The Real Problem: What should be disciplined is not defined a priori.
We are all sinners and all of us are dealing, day to day, with our walk with God. What sins should be disciplined?
There is no question that some sins are severe. 1 Corinthians 5 deals with a case of incest in the church. I doubt there are many who would disagree that such a sin should be disciplined. Other such sins might include cases of adultery in which a man leaves his wife and children, someone who embezzles money from the church, etc.
The bad news is this. Many churches decide, on the fly, to discipline just about anything. This might include pride, divisiveness, arrogance, sinfully craving answers to questions (we kid you not), resigning from church, asking questions about budgets, disagreeing with a pastor, etc.
Why won’t they define which sins they punish up front?
Unfortunately, church leaders are sinners just like the rest of us. They can use these poorly defined rules to stifle disagreement, to play “I’m the authority around here” card, to get rid of opposition so the pastor can do things his way, or just because they are in a bad mood. One man got disciplined for not smiling at his pastor in the supermarket!
Would you move to a country that had no defined laws and a police force that could arrest you for anything? Why should you be member of a church that practices church discipline and refuses to tell you what they will discipline?
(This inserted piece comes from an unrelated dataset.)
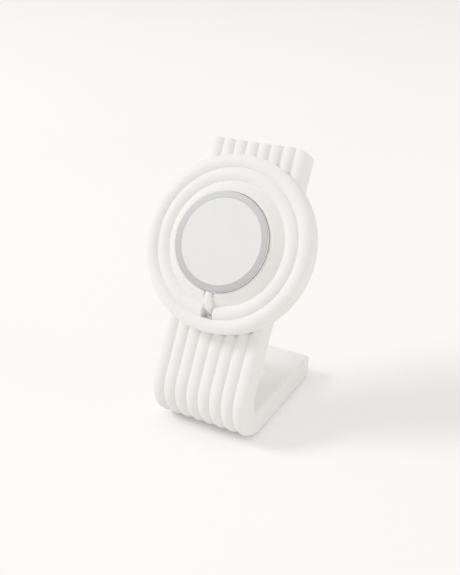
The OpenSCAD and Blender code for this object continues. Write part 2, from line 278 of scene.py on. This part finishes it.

So, I would say RUN from any of these groups and NEVER, EVER get legally entangled with them unless you have an out. I can get you out of church covenants (contracts) but not so much out of NDAs. If you must sign one in a Christian church or para-church group, be sure to there is a way that you can appeal to an independent mediator that has few ties to the church, church leaders or para-church relationships.
In the meantime, do you think that Joe Carter will ever admit that I was right in that argument that was documented by the Christian Post?